Oliver Burkeman: Yeah, I absolutely think it is. I mean, one of the things I wanted to do in writing a book that was purportedly about time management was really make the case that nothing isn’t time management if you think about it expansively enough. What I’m about to say is not something that nobody said before, but it’s like we’re in this as humans. We’re in this situation where we are completely limited materially to the moment in which we find ourselves. Anything we’re going to ever do in our lives that is worth doing is going to be right now. And yet we have this conscious capacity to think temporally about our past, where we’ve come from, where we’re going. I don’t know if we are really going to need to get too much into Heidegger here particularly, but we find ourselves in this state of sort of—
Thompson: Wow, Heidegger name drop at what, four minutes, 45 seconds into the podcast? Good Lord. And half the audience has left.

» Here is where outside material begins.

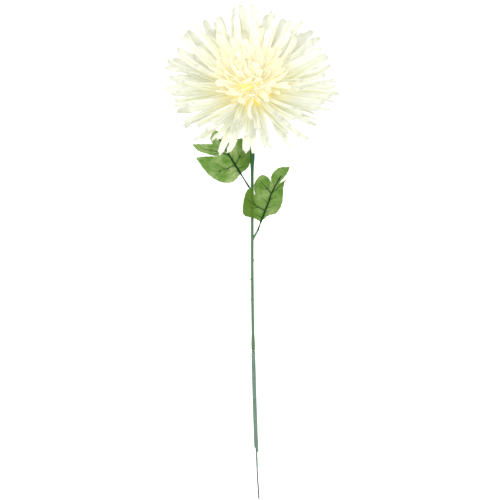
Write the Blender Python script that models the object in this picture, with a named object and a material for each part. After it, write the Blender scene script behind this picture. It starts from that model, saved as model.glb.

Burkeman: Maybe that should be the only reference to him in the whole thing.
Thompson: That’s OK.
Burkeman: We find ourselves in the situation of knowing on some level that our time is limited, that it’s going to run out, not knowing when it’s going to run out, having the capacity to relate to time as if it were some resource that we had and could make the most of and could save or use well or waste. And yet at the same time, that’s not really the nature of our situation with respect to time, because you can’t actually do anything other than be in this one moment. So I think a lot of our—you talk about regret, and that’s a really good example. I think a lot about anxiety, maybe because that’s been my particular screw-up in life. It’s the desire in some ways to get a kind of reassurance from the future or about the future of your life that you can never, ever actually have because you’re just here and we’re always just here. And bridging that gulf or squaring that circle or whatever is—I think you can see that as what a whole of multiple spiritual traditions are trying to do and all kinds of self-help approaches as well.
Thompson: For those who were lost briefly, Martin Heidegger is a 20th-century philosopher who wrote a lot about the nature of being and the nature of time. He briefly became a Nazi, which is why he is not only famous but infamous. And he may make a return later in this show, but I am making no promises. I want to—
Burkeman: I got to say, to me, it doesn’t really matter whether you become a Nazi briefly or long term, he was still a Nazi. He’s an incredibly impenetrable writer—I’m sure many people would say it’s beautiful writing—and also was a member of the Nazi party. So there’s just so many good reasons not to focus on his wisdom when it comes to time. And yet he said various things that don’t seem to have really been said in the Western tradition by anyone else.
Thompson: Heidegger is fascinating and maybe I’ll have you back on for some weekend podcast that I don’t need a lot of people to listen to, where we just discuss the entire history of Martin Heidegger. You said something, though, that just randomly made me think of the concept of earworms. Like in music, the concept of earworms, that you get a song stuck in your head and you keep replaying it, replaying it, replaying it. And there’s a science to earworms that says a good way to get the earworm out of your head is to finish the song.
And I don’t know. I’ve never made this connection before, but the way that you described anxiety seems so similar, that it’s our dissatisfaction in being able to answer questions about our future that makes anxiety so sticky. So you end up replaying that anxiety as if on a loop because the song by definition of our anxiety cannot be finished. There is no satisfaction in worrying about the future because the future will never actually arrive and answer the questions that we have about it in the moment. “Will I get into this college?” Well, you don’t know at that moment. “Will this person marry me? Will I make enough money next year?” Those questions will only be answered in the future to come. And so you earworm about it in the present because of your dissatisfaction.
Burkeman: I really love that analogy. Yeah. And of course, those things, there will be a later version of the present when you do know the answer to those things, but then they’ll just be the next moment to worry about. So it’s actually—it’s a demand that you reach some kind of closure or completion about precisely a time that you never will. And so it’s just this sort of constant, constant looping in the hope that this time you’ll get your arms around it and you never will.